Challenge: Your task is to restate the data word for word.

+++++

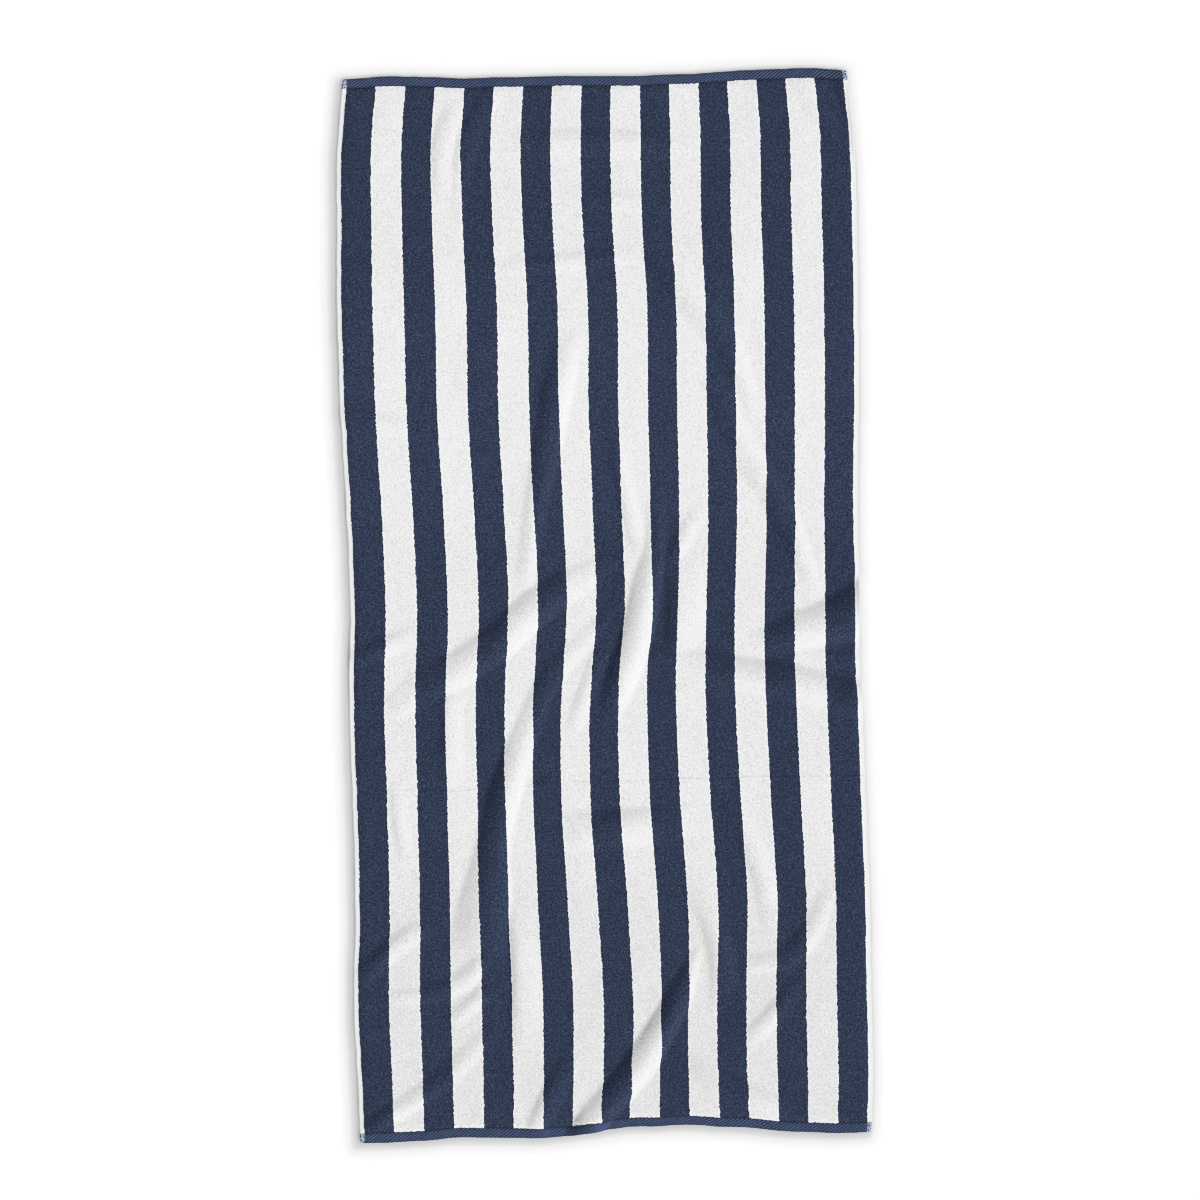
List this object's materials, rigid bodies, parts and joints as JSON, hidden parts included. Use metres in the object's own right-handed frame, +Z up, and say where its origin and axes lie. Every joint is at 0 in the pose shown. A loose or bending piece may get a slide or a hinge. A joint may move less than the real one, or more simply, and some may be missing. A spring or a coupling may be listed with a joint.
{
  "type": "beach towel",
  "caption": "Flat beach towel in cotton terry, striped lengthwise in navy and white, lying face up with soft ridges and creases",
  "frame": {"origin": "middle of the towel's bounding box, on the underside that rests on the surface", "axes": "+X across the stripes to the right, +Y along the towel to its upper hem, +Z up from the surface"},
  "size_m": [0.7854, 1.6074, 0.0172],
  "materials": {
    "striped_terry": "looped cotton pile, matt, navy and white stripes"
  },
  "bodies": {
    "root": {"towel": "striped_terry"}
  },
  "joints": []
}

+++++

The completed task:
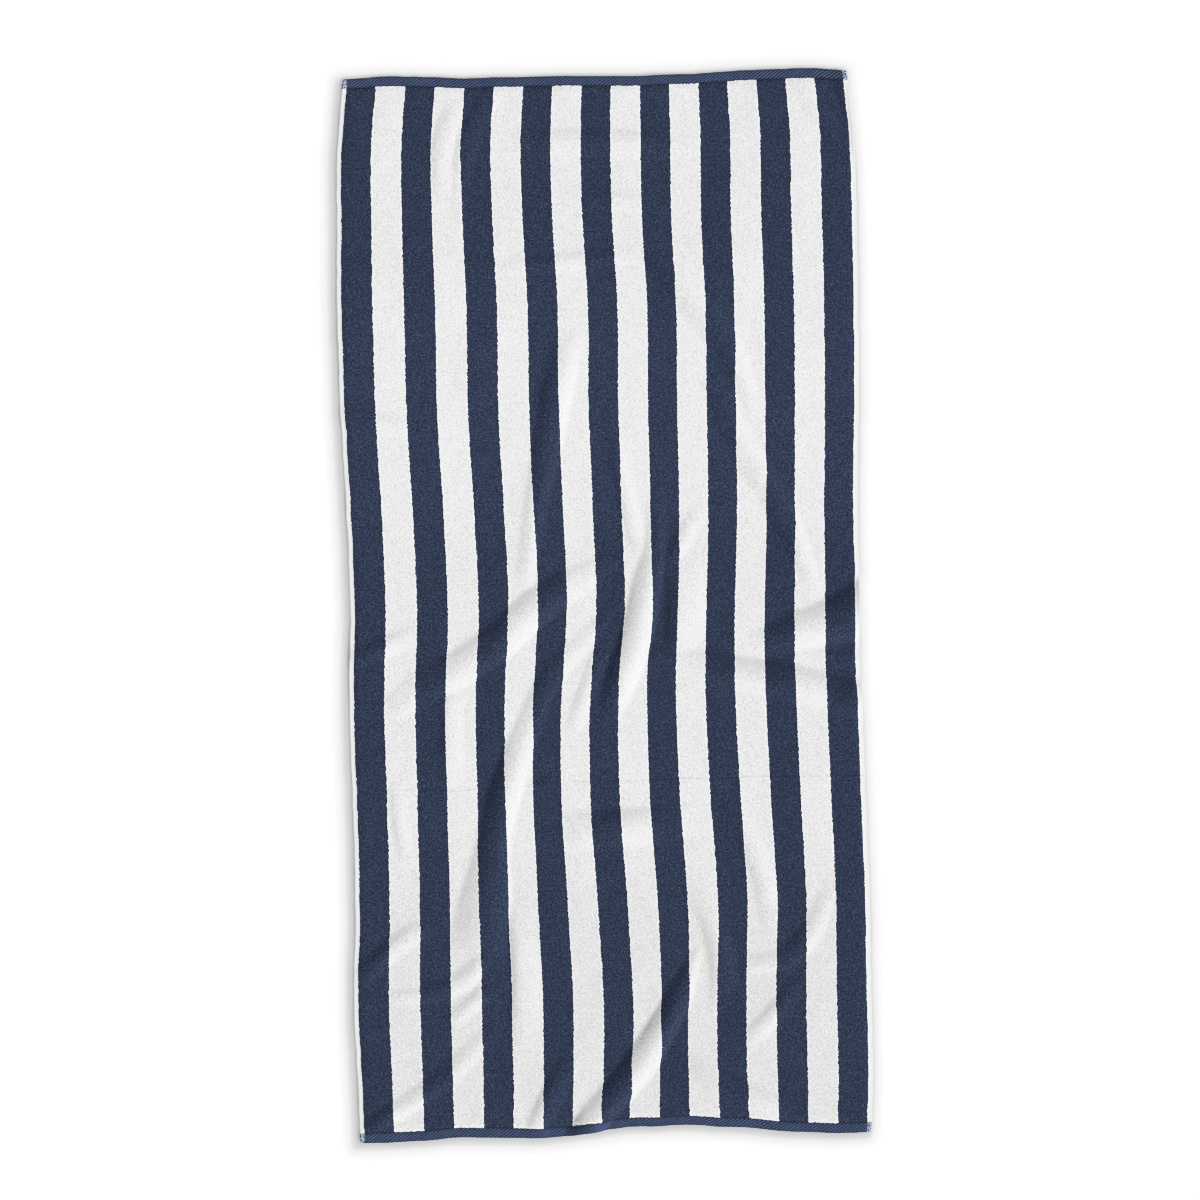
List this object's materials, rigid bodies, parts and joints as JSON, hidden parts included. Use metres in the object's own right-handed frame, +Z up, and say where its origin and axes lie. Every joint is at 0 in the pose shown. A loose or bending piece may get a slide or a hinge. A joint may move less than the real one, or more simply, and some may be missing. A spring or a coupling may be listed with a joint.
{
  "type": "beach towel",
  "caption": "Flat beach towel in cotton terry, striped lengthwise in navy and white, lying face up with soft ridges and creases",
  "frame": {"origin": "middle of the towel's bounding box, on the underside that rests on the surface", "axes": "+X across the stripes to the right, +Y along the towel to its upper hem, +Z up from the surface"},
  "size_m": [0.7854, 1.6074, 0.0172],
  "materials": {
    "striped_terry": "looped cotton pile, matt, navy and white stripes"
  },
  "bodies": {
    "root": {"towel": "striped_terry"}
  },
  "joints": []
}